BARIŞ GÜVERCİNLERİ
Barış bir güvercinin kanatlarında asılı gelirse ellerimize incitmemek gerekir güvercinin kanadını. Bir de yaralıysa o güvercin uzun yılların kaos ve çatışmalarında, onu daha da özenle tutup ellerimizde iyileştirmek tek çaremizdir.
İçimizde kin ve nefret tohumları ekili olsa da, çıkarıp atmak bu tohumları çorak tarlalara ve yerine yeşeren umutları dikmek gerekmez mi? Her bir umut yaprağından yeni filizlenen tomurcukları doğacak çocuklarımızın geleceklerine ekmek sere serpe.

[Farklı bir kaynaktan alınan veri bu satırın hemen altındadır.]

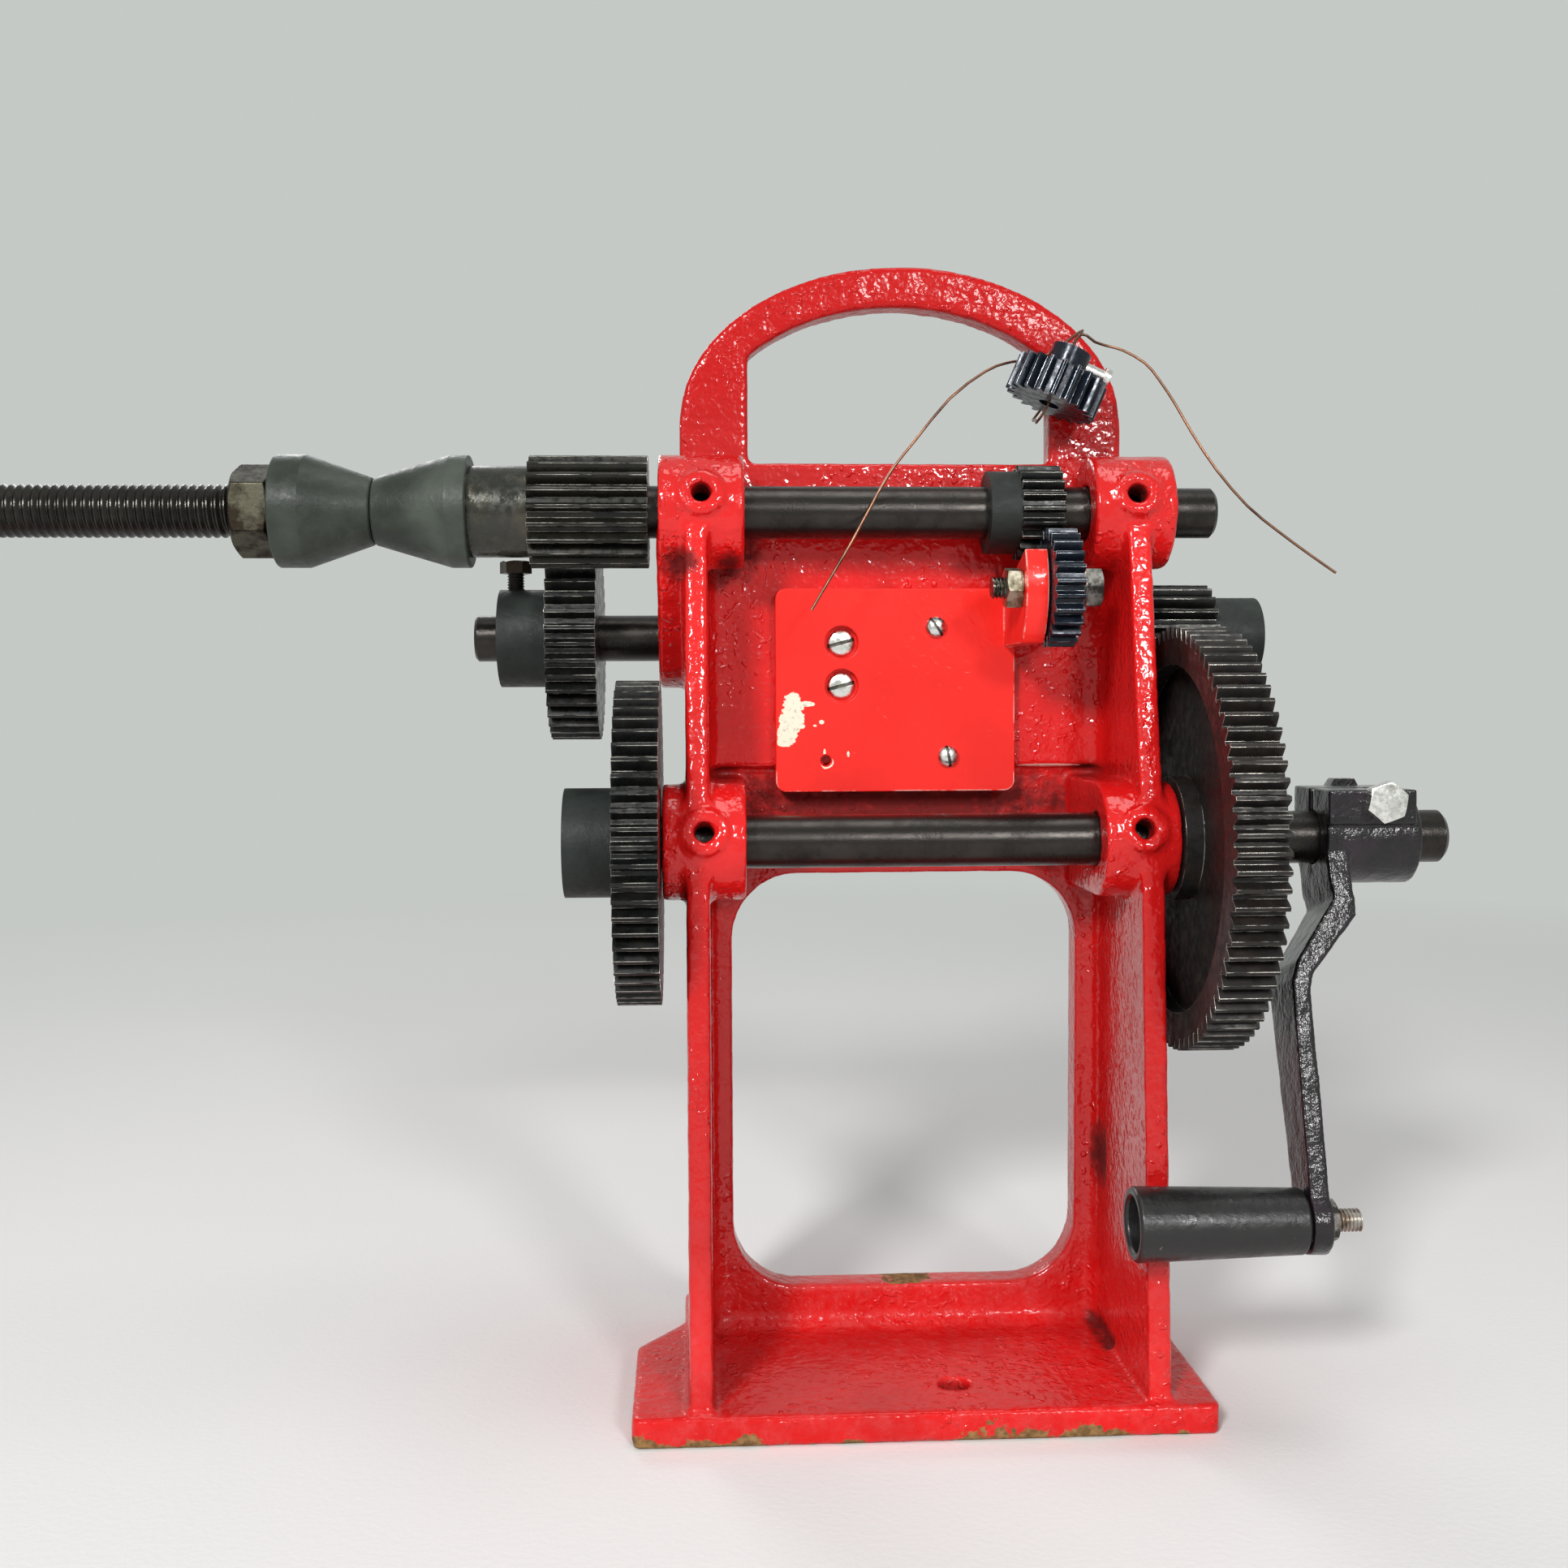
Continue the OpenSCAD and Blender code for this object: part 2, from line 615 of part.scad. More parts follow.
module webs() {
    mid = wall_shift;
    upright(web_front, web_back) difference() {
        translate([wall_l0 + eps, 0]) square([wall_r1 - wall_l0 - 2 * eps, panel_z + web_lap]);
        polygon(round_rect(mid - window_w / 2, window_sill, mid + window_w / 2,
            window_sill + window_h, window_r));
    }
    upright(panel_front, panel_back) translate([wall_l0 + eps, panel_z])
        square([wall_r1 - wall_l0 - 2 * eps, panel_top - panel_z]);
    translate([wall_l0 + eps, panel_front, panel_z])
        cube([wall_r1 - wall_l0 - 2 * eps, web_back - panel_front, ledge_t]);
    // coves along the foot of the web and down both walls
    along_x(wall_l1 - eps) linear_extrude(bay_w + 2 * eps)
        translate([web_front, base_t]) mirror([1, 0]) cove(fillet_r);
    corner_cove(wall_l1, web_front, base_t, panel_z, -90);
    corner_cove(wall_r0, web_front, base_t, panel_z, 180);
    corner_cove(wall_l1, panel_front, panel_z, spindle_z, -90);
    corner_cove(wall_r0, panel_front, panel_z, spindle_z, 180);
}

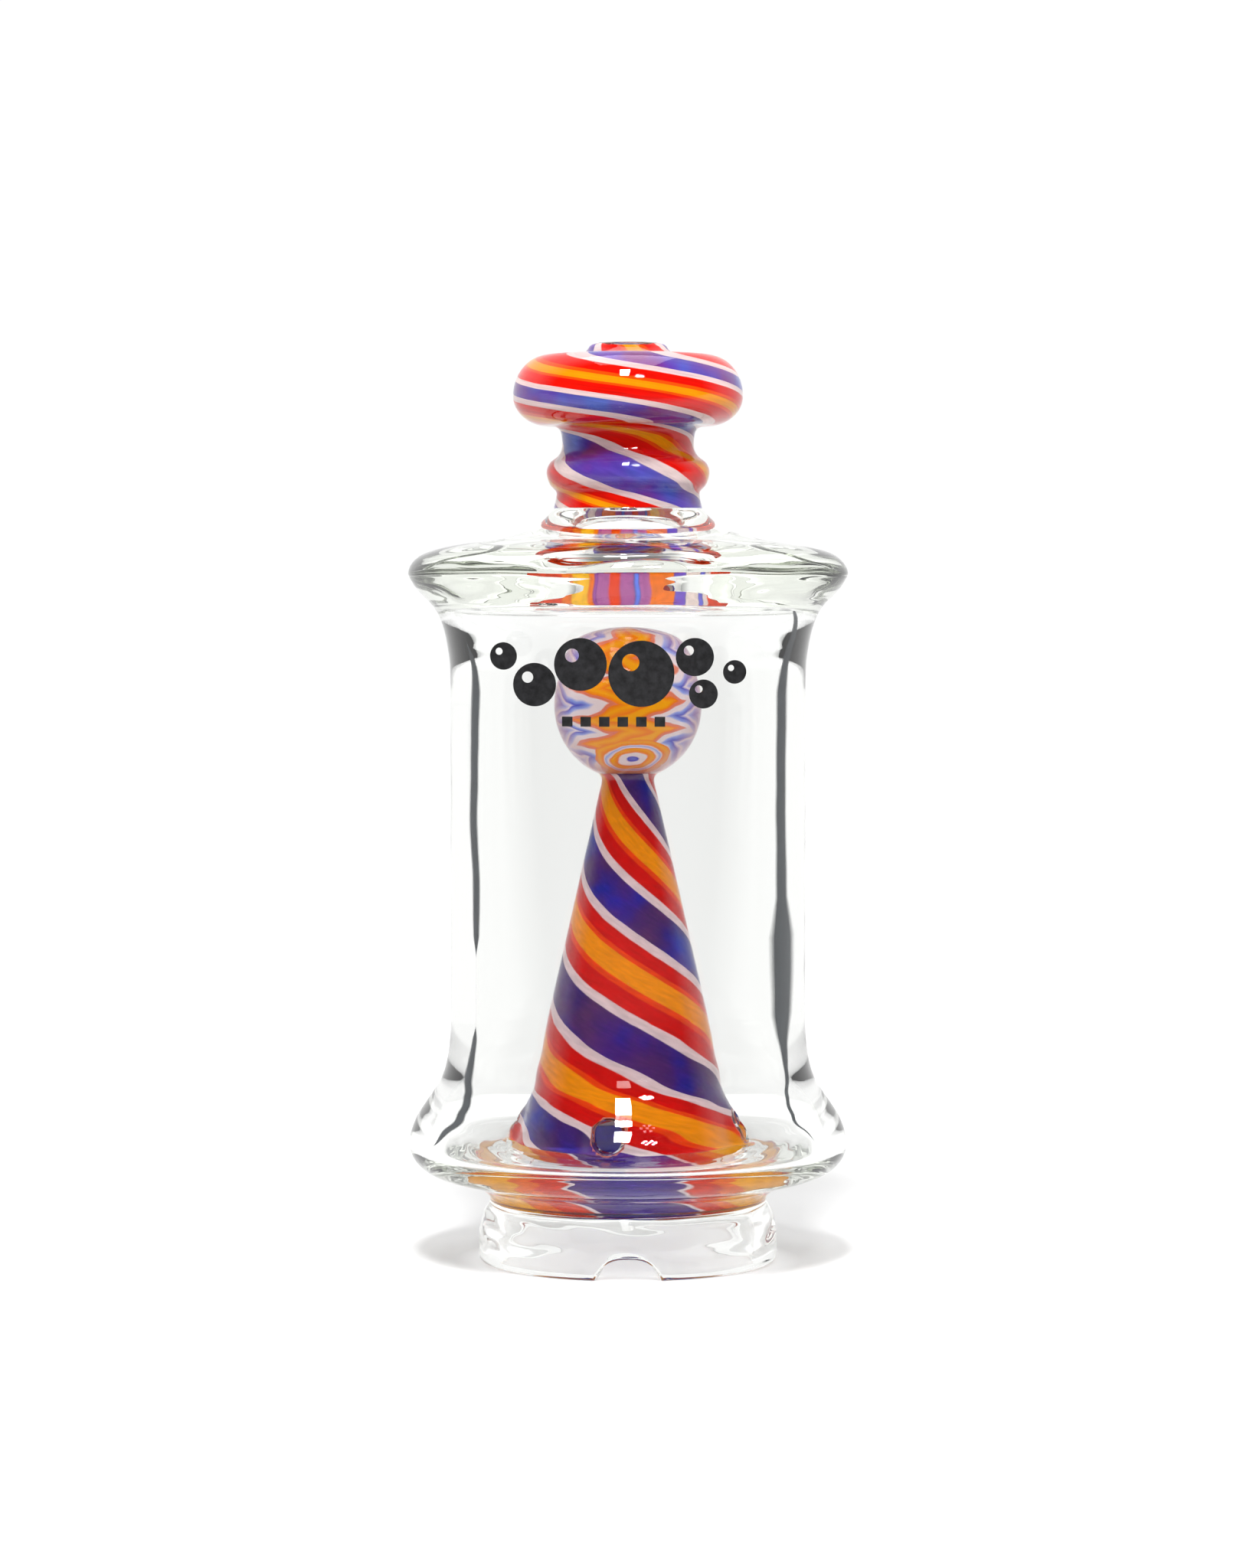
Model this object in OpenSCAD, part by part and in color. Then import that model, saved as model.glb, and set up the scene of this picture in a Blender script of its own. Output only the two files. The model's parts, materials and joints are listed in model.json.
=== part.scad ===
// Glass bubbler top: a clear flanged can with a barber-pole percolator cone and ball inside,
// and a barber-pole neck and mouthpiece above. Millimetres, +Z up, origin on the rest plane,
// front is -Y.

/* [Foot] */
// Outside diameter of the foot
foot_d = 47; // [46:0.1:48]
// Inside diameter of the foot
foot_bore_d = 40; // [39:0.1:41]
// Width of the air notch in the foot's rim
notch_w = 8.7; // [6:0.1:12]
// Height of the air notch
notch_h = 3.3; // [2:0.1:4]

/* [Can] */
// Outside diameter of the can
can_d = 55.8; // [55:0.1:57]
// Thickness of the can's wall
wall = 4; // [3:0.1:4.4]
// Outside diameter of both flanges
flange_d = 69; // [68:0.1:70]
// Height of the can's flat ceiling, where the upper flange is welded on
seam_z = 104; // [103.8:0.1:104.2]

/* [Percolator] */
// Outside diameter of the cone where it leaves the floor
cone_base_d = 35; // [34:0.1:35.4]
// Outside diameter of the cone at its top
cone_top_d = 8.4; // [8:0.1:9]
// Rise of one full turn of the stripes round the cone
cone_pitch = 42; // [30:0.5:60]
// Number of percolator holes
holes = 4; // [3:1:6]
// Diameter of a percolator hole
hole_d = 4.5; // [3:0.1:4.6]
// Outside diameter of the ball
ball_d = 23.2; // [22:0.1:24]

/* [Mouthpiece] */
// Outside diameter of the neck
neck_d = 20.8; // [20:0.1:21.4]
// Diameter of the passage at the top of the neck
neck_bore_d = 15.2; // [13:0.1:15.4]
// Diameter of the passage at the foot of the neck
root_bore_d = 18; // [16:0.1:18.4]
// Outside diameter of the bulb
bulb_d = 36.1; // [34:0.1:38]
// Diameter of the mouth hole
mouth_d = 6.4; // [5:0.1:7]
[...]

Çocuklarımızın umut ve sevgi tohumlarıyla büyüyüp serpilmesine izin vermek. Yollarından dikenli telleri çekip almak kendi kirlenmiş ellerimizle, ki onların elleri temiz kalsın diye.
Bu yüzyılda yaşayan kimsenin masum olmadığı bu dünyada geçen yıllara bir çizgi çekip, karşılıklı hataları anlamak çözüm olabilir mi? İnsanca konuşup, bu günden sonra aynı hataları tekrarlamamaya söz vermek ve çektirilen tüm acılardan pişman olmak. Bu kadar zor mu?
Sadece neyin uğruna öldüğünü bilmeden bu dünyadan çok erken giden ve belki de masumiyetin simgesi olan çocukların anısına tüm kalbimizle saygı göstermek mümkün olabilir mi?
Barışı beyaz bir güvercinken adını değiştirmemek ve kimsenin çıkarı için kirletmemek. Kırık ve yaralı kalplerin gözü önünde o kalpleri sarıp sarmalamak varken daha da incitmemek.
Sessizce gelmek ve usulca fısıldamak barışın adını kulaklara. Yapılan işlerle geleceğin daha iyi olacağını göstermek insanlara. Büyük gürültülerle ve gövde gösterileriyle siyasi yapılanmaları için rant peşinde koşanlara fırsat vermemek bir nebze olsun. Aynı kelimelerle, aynı hesaplarla hiçbirşeyi düzeltemeyenleri ve hep daha da kötüye gidenleri artık görmezden gelmemek.
Çocuklar ölüyor, bir şehir cenaze evine dönüyor, sokaklar matem yeri oluyor, yürekler yangın yeri. Annelerin yüreği daha fazlasını kaldıramıyor, anneler de ölüyor dostlar her bir yavrusuyla her bir anne de gömüyor ruhunu toprağa…Bugün buradan, yarın başka bir şehirden dağ gibi bir yürek daha solup gidiyor.
Sevgili dostlar, geçen uzun ve acılı yılların üzerine yeni ve temiz bir sayfa açmaksa isteğimiz, bu sayfa mahçubiyetle açılmalıdır. Derin ve sessiz olmalıdır sözcükler. Usulca sarmalanmalıdır kırılan eller. Adaletle inşa edilmelidir yeni binalar. Birileri haklılığını ispatlamaya çalışmadan kendini sessizce affettirmelidir ölen tüm çocukların yüreklerinde. Affetmeye hakkı olan sadece onlardır. Bu ülkenin toprakları yeniden barış güvercinleriyle dolarsa ve artık yeni çocuklar ölmezse onların yürekleri rahat edecek ve bir parça dingin kalacaktır. Birilerinin haklılığını ispatlamaya çalışmasıyla ve gövde gösterileriyle ruhları huzur bulmayacaktır. Kavgaların ve çıkarların son bulduğu ve uzanan ellerin gerçekten barışı istediği yerde, kanayan tüm yaralar bir parça kabuk bağlayıp, geçmişi gömecektir kirli ellerin yıkandığı toprakların üzerine. Ve çocuklarımız usulca göz kırpacaktır uzaklardan geleceğe.